Mercer Wealth’s clients include sovereign wealth funds, family offices, and insurance companies among others.

From its office in Dubai, Mercer also looks after Africa, India and Turkey, where they also see opportunity for growth.

Wealth creation in Middle East and Africa (MEA) grew 8.5 per cent to $8.1 trillion last year from $7.5tn in 2015, higher than last year’s global average of 6 per cent and the second-highest growth in a region after Asia-Pacific which grew 9.9 per cent, according to consultancy Boston Consulting Group (BCG). In the region, where wealth grew just 1.9 per cent in 2015 compared with 2014, a pickup in oil prices has helped in wealth generation.

BCG is forecasting MEA wealth will rise to $12tn by 2021, growing at an annual average of 8 per cent.

Drivers of wealth generation in the region will be split evenly between new wealth creation and growth of performance of existing assets, according to BCG.

Another general trend in the region is clients’ looking for a comprehensive approach to investing, according to Mr AbuShaban.

“Institutional investors or some of the families are seeing a slowdown in the available capital they have to invest and in that sense they are looking at optimizing the way they manage their portfolios and making sure they are not investing haphazardly and different parts of their investment are working together,” said Mr AbuShaban.

Some clients also have a higher appetite for risk, given the low interest-rate environment that does not provide enough yield for some institutional investors. These clients are keen to invest in illiquid assets, such as private equity and infrastructure.

“What we have seen is a desire for higher returns in what has been a low-return environment specifically in various fixed income or bonds,” he said.

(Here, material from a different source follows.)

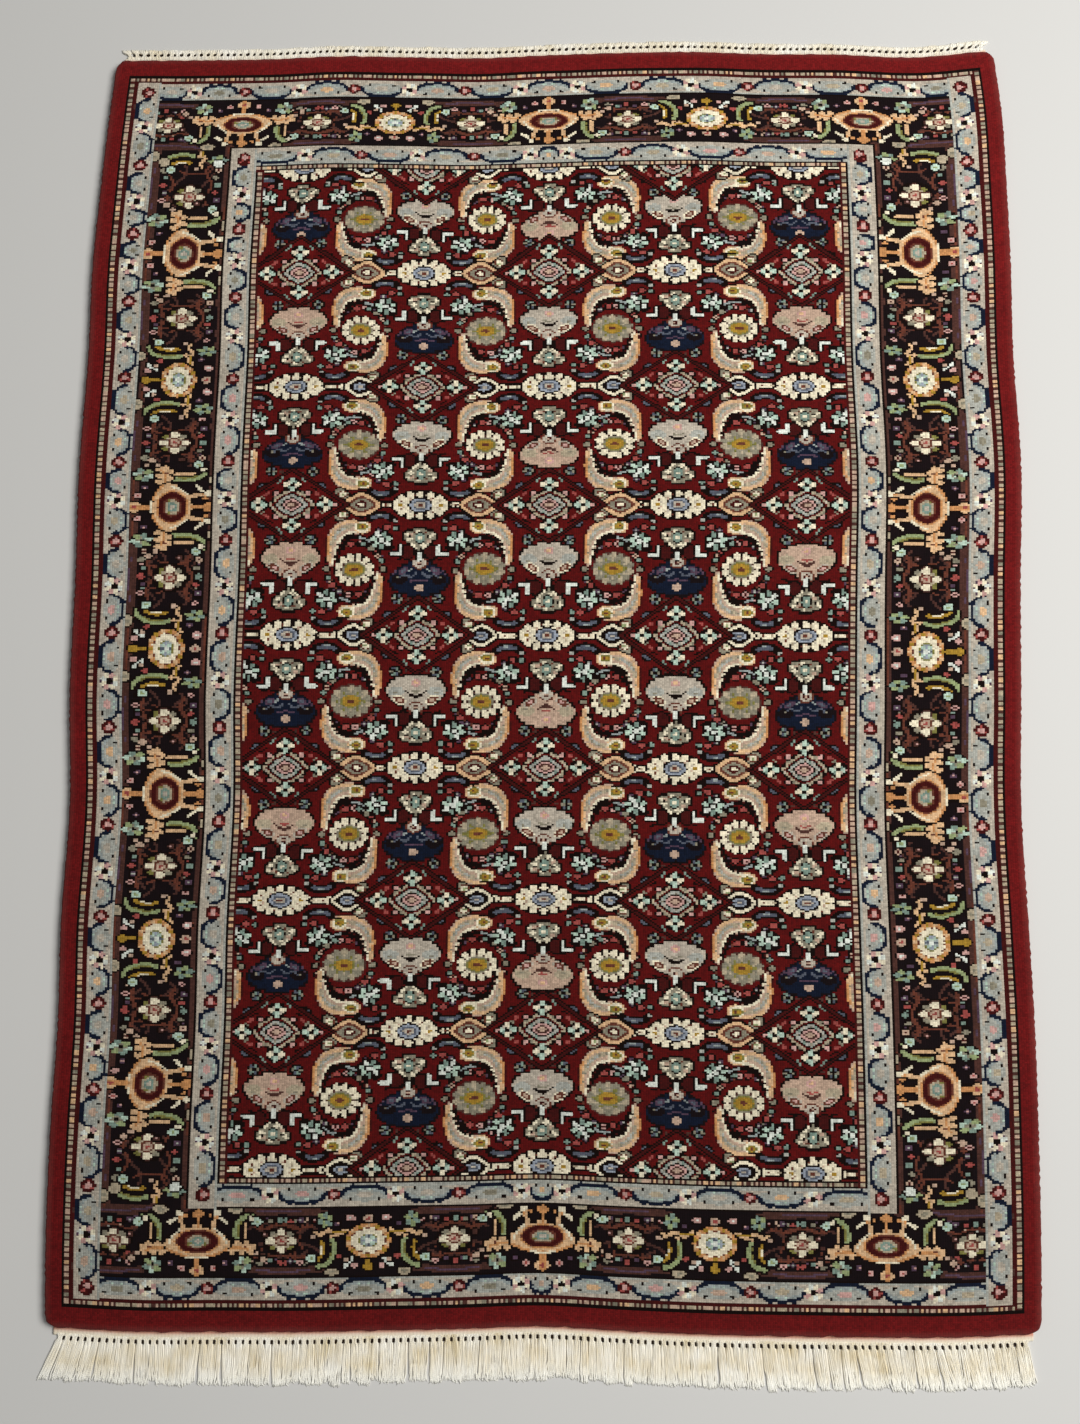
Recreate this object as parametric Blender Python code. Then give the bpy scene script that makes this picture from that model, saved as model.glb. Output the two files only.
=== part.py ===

“In this environment, we have seen a de facto increase in the risk that clients are taking in things like illiquid investments, private equity investments, infrastructure and private debt, those kind of investments were higher illiquidity results in incrementally higher returns.”

The Abu Dhabi Investment Authority, one of the largest sovereign wealth funds, said in its 2016 report that has gradually increased its exposure in direct private equity and private credit transactions, mainly in Asian markets and especially in China and India. The authority’s private equity department focused on structured equities owing to “their defensive characteristics.”